Azmi signified the kind of priorities he now wanted. Their relationship was “more mature, less passionate, more sensible. The kind of life I have today or chose to have could only be with somebody like Shabana. It is not a story of great passionate love-crazy people but of the love of two grown-up educated people with many similarities,” he says of a marriage of 26 years that’s still going strong.

Those priorities continue to steer him. There was a time when he had forgotten everything except for films, scripts and box office. “I was within that realm that was not the complete me. Once I realised that, my priorities, my personality and friends’ circle changed.”

Was he his father’s son as a parent? Perhaps — but with a happier outcome. Akhtar wrote the dialogues for daughter Zoya’s directorial debut Luck by Chance (in which he and Azmi make an appearance) and co-scripted son Farhan’s Lakshya. “It (bonding) did not happen overnight.

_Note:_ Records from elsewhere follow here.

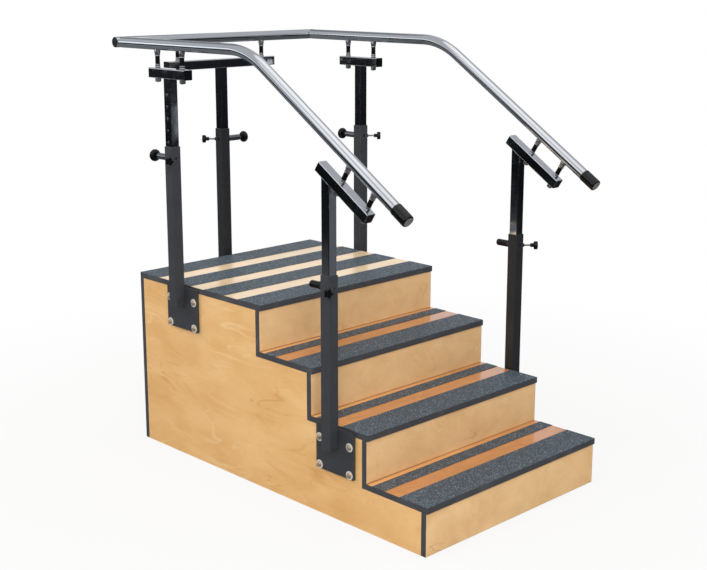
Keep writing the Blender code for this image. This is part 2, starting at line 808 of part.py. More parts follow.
def rail_mesh(route, plug_frames, rail, place):
    # A tube with plugged ends, and a hole for each stud
    tube = helper(pipe(route, RAIL_RADIUS, RAIL_WALL, RAIL_SIDES))
    plug = cylinder(RAIL_RADIUS - RAIL_WALL / 2, -RAIL_PLUG, -RAIL_PLUG_INSET, RAIL_SIDES)
    add_boolean(tube, helper(repeated(plug, plug_frames)), "UNION")
    drill = cylinder(STUD_RADIUS + SCREW_FIT, -RAIL_RADIUS * 2, -RAIL_RADIUS / 2, HOLE_SIDES)
    frames = [frame for post in posts if post.rail == rail for frame in post.stud_frames]
    holes = helper(repeated(drill, [place.inverted() @ frame for frame in frames]))
    add_boolean(tube, holes)
    return smooth(settled(tube))


def cap_mesh():
    # Local Z points out of the rail's front end, from the cap's end face
    bore = RAIL_RADIUS + GAP
    recess = CAP_END / 4
    profile = [
        (0, -recess),
        (RAIL_RADIUS * 0.3, -recess),
        (RAIL_RADIUS * 0.35, 0),
        (CAP_RADIUS * 0.85, 0),
        (CAP_RADIUS * 0.97, -CAP_END / 2),
        (CAP_RADIUS, -CAP_END * 1.5),
        (CAP_RADIUS, -CAP_LENGTH),
        (bore, -CAP_LENGTH),
        (bore, -CAP_END),
        (0, -CAP_END),
    ]
    return turned(profile, RAIL_SIDES)


def make_rails():
    cap = cap_mesh()
    for rail, y in (("left", left_y), ("right", right_y)):
        place = Matrix.Translation((0, y, 0))
        mesh = rail_mesh(side_rail_route(), [aim(rail_rear_end, (-1, 0, 0))], rail, place)
        add_part(f"rail_{rail}", mesh, "chrome", place, rail_parents[rail])
        tip = place @ aim(rail_front_end, down_slope)
        add_part(f"rail_cap_{rail}", cap, "rubber", tip, rail_parents[rail])
    ends = [Vector((0, side * back_rail_half, 0)) for side in (-1, 1)]
    place = Matrix.Translation((-POST_OFFSET, middle_y, RAIL_Z))
    mesh = rail_mesh(ends, [aim(end, end) for end in ends], "back", place)
    add_part("rail_back", mesh, "chrome", place, rail_parents["back"])


def support_mesh():
    # Local Z points up at the rail, from the rail's centre line. One bolt-like stack: the stud,
    # a collar coped to the rail, a sleeve, a lock ring on the head bar and a nut under it.
    collar_end = -RAIL_RADIUS - COLLAR
    ring_end = -BAR_DROP + GAP
    nut_top = -BAR_BOTTOM - GAP
    tail = nut_top - UNDER_NUT - STUD_TAIL
    blank_top = -RAIL_RADIUS * 0.7
    profile = [
        (0, blank_top),
        (COLLAR_RADIUS, blank_top),
        (COLLAR_RADIUS, collar_end),
        (SLEEVE_RADIUS, collar_end),
        (SLEEVE_RADIUS, ring_end + LOCK_RING),
        (LOCK_RING_RADIUS, ring_end + LOCK_RING),
        (LOCK_RING_RADIUS, ring_end),
        (STUD_RADIUS, ring_end),
        (STUD_RADIUS, nut_top),
        (UNDER_NUT_RADIUS, nut_top),
        (UNDER_NUT_RADIUS, nut_top - UNDER_NUT),
        (STUD_RADIUS, nut_top - UNDER_NUT),
        (STUD_RADIUS, tail),
        (0, tail),
    ]
    support = helper(turned(profile, TINY_SIDES))
    reach = COLLAR_RADIUS * 2
    rail = cylinder(RAIL_RADIUS + GAP, -reach, reach, RAIL_SIDES)
    add_boolean(support, helper(rail, aim((0, 0, 0), (1, 0, 0))))
    stud = cylinder(STUD_RADIUS, collar_end, -RAIL_RADIUS + STUD_ENTRY, HOLE_SIDES)
    add_boolean(support, helper(stud), "UNION")
    return smooth(settled(support))


def make_supports():
    support = support_mesh()
    for post in posts:
        for number, frame in enumerate(post.stud_frames, 1):
            add_part(f"rail_support_{post.name}_{number}", support, "chrome", frame, post.parent)


def stand_on_origin():
    # Puts the origin at the bottom centre of the whole object
    bpy.context.view_layer.update()
    graph = bpy.context.evaluated_depsgraph_get()
    points = []
    for obj in stairs.objects:
        if obj.type == "MESH":
            seen = obj.evaluated_get(graph)
            points += [seen.matrix_world @ Vector(point) for point in seen.bound_box]
    low = Vector([min(point[i] for point in points) for i in range(3)])
    high = Vector([max(point[i] for point in points) for i in range(3)])
    root.location = (-(low.x + high.x) / 2, -(low.y + high.y) / 2, -low.z)


make_panels()
make_steps()
make_joist()
make_grip_strips()
make_sockets()
for post in posts:
    make_upright(post)
make_plungers()
make_clamps()
make_rails()
make_supports()
stand_on_origin()
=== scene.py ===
import functools
import math

import bmesh
import bpy
from mathutils import Matrix, Vector


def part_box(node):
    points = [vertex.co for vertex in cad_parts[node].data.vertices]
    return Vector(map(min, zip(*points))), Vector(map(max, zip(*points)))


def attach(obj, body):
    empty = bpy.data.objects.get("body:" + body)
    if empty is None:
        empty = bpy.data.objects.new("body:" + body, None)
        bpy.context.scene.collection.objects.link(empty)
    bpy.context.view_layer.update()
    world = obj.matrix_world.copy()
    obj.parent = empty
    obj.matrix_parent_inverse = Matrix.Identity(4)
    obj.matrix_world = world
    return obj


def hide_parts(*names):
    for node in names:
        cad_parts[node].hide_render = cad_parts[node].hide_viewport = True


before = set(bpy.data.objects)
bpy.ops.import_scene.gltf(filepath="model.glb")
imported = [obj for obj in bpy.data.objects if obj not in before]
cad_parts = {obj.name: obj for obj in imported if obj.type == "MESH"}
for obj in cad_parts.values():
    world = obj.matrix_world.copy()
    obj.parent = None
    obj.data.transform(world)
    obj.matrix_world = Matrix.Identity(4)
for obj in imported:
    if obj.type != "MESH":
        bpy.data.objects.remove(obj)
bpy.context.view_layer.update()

# Training stairs with three handrails that slide up and down.
# Metres, +Z up, the steps go down towards +X and left is -Y.
# The CAD nodes give the places; the pieces here stand for them with finer shapes.

mm = 0.001
gap = 0.3 * mm            # what the CAD leaves between touching pieces
sharpAngle = math.radians(32)
origin = Vector((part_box("back_panel")[0].x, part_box("side_panel_left")[0].y, 0))
riser, going, risers, platformDepth, stairWidth, board = 0.150, 0.238, 4, 0.640, 0.792, 0.018
nosing = 0.006            # how far a tread stands out over its riser


def nosingX(step):
    return platformDepth + (risers - step) * going


# Colours and shader nodes

def linear(hexColour):
    # sRGB hex to the linear values that shaders take
    parts = [int(hexColour[i:i + 2], 16) / 255 for i in (1, 3, 5)]
    return (*[c / 12.92 if c <= 0.04045 else ((c + 0.055) / 1.055) ** 2.4 for c in parts], 1.0)


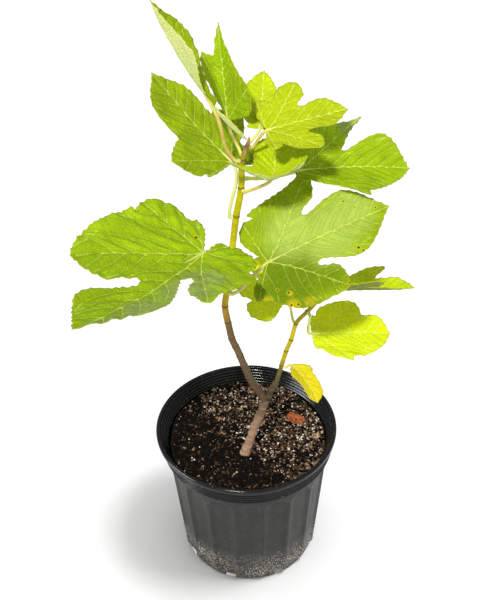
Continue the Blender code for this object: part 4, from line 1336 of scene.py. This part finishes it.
def linked_group(name, members):
    group = bpy.data.collections.new(name)
    for member in members:
        group.objects.link(member)
    return group


key = soft_light("key_light", (-0.24, -0.80, 1.0), 2.4, 0.18, 54, (1.0, 0.985, 0.94))
fill = soft_light("fill_light", (0.8, -1.0, 0.7), 2.2, 1.6, 6)
plant = [thing for thing in bpy.context.scene.objects if thing.type == "MESH" and thing != floor]
key.light_linking.receiver_collection = linked_group("lit_by_key", plant)
fill.light_linking.receiver_collection = linked_group("lit_by_fill", plant)
side = soft_light("side_light", (-1.0, -0.25, 0.35), 1.6, 0.8, 34)
side.light_linking.receiver_collection = linked_group("lit_from_the_side", [pot])
wash = soft_light("floor_light", (0.42, -0.05, 1.0), 6.0, 1.8, 215)
wash.light_linking.receiver_collection = linked_group("lit_floor", [floor])
wash.light_linking.blocker_collection = linked_group("shading_the_floor", [pot])
glow = soft_light("floor_glow", (0.0, 0.0, 1.0), 6.0, 4.0, 130)
glow.light_linking.receiver_collection = linked_group("lit_floor_evenly", [floor])
glow.light_linking.blocker_collection = linked_group("shading_the_foot", [pot])
world = bpy.data.worlds.new("studio")
world.use_nodes = True
room = world.node_tree.nodes["Background"]
room.inputs["Color"].default_value = (1, 1, 1, 1)
room.inputs["Strength"].default_value = ROOM_LIGHT
bpy.context.scene.world = world

camera_data = bpy.data.cameras.new("camera")
camera_data.lens = CAMERA_LENS
camera_data.sensor_width = SENSOR_WIDTH
camera = bpy.data.objects.new("camera", camera_data)
ahead = Vector((0, math.cos(CAMERA_PITCH), -math.sin(CAMERA_PITCH)))
above = Vector((0, math.sin(CAMERA_PITCH), math.cos(CAMERA_PITCH)))
right = Vector((1, 0, 0)) * math.cos(CAMERA_ROLL) + above * math.sin(CAMERA_ROLL)
above = right.cross(ahead)
place = AIM - ahead * CAMERA_DISTANCE
camera.matrix_world = Matrix(
    [(right[k], above[k], -ahead[k], place[k]) for k in range(3)] + [(0, 0, 0, 1)]
)
bpy.context.scene.collection.objects.link(camera)
bpy.context.scene.camera = camera
bpy.context.scene.view_settings.view_transform = "Standard"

It took a little time for me to compensate as much as I could but you cannot compensate totally if you cause this much damage. It took a little time for Zoya and Farhan also to overcome that sense of loss they must have had,” Akhtar says bluntly, giving Irani the credit for maintaining civility as their parents.

In a life that has been as eventful as his, there are several regrets but Akhtar has no wish to rewrite history. “Life is a very tightly written scenario. I like the script on the whole. I may be very unhappy about certain scenes where my role is rather villain-ish but if I remove those scenes certain other scenes which are the highlight of the scenario will also go away,” he chuckles.

The new Elder is now trying to get his second book of poetry to the publisher (“it was ready five months ago”) and writing a film on Rabindranath Tagore. Will he follow in his children’s footsteps and ever direct a film? “Who knows? After all, I came to Bombay to become a director.” The script, clearly, can still be tweaked.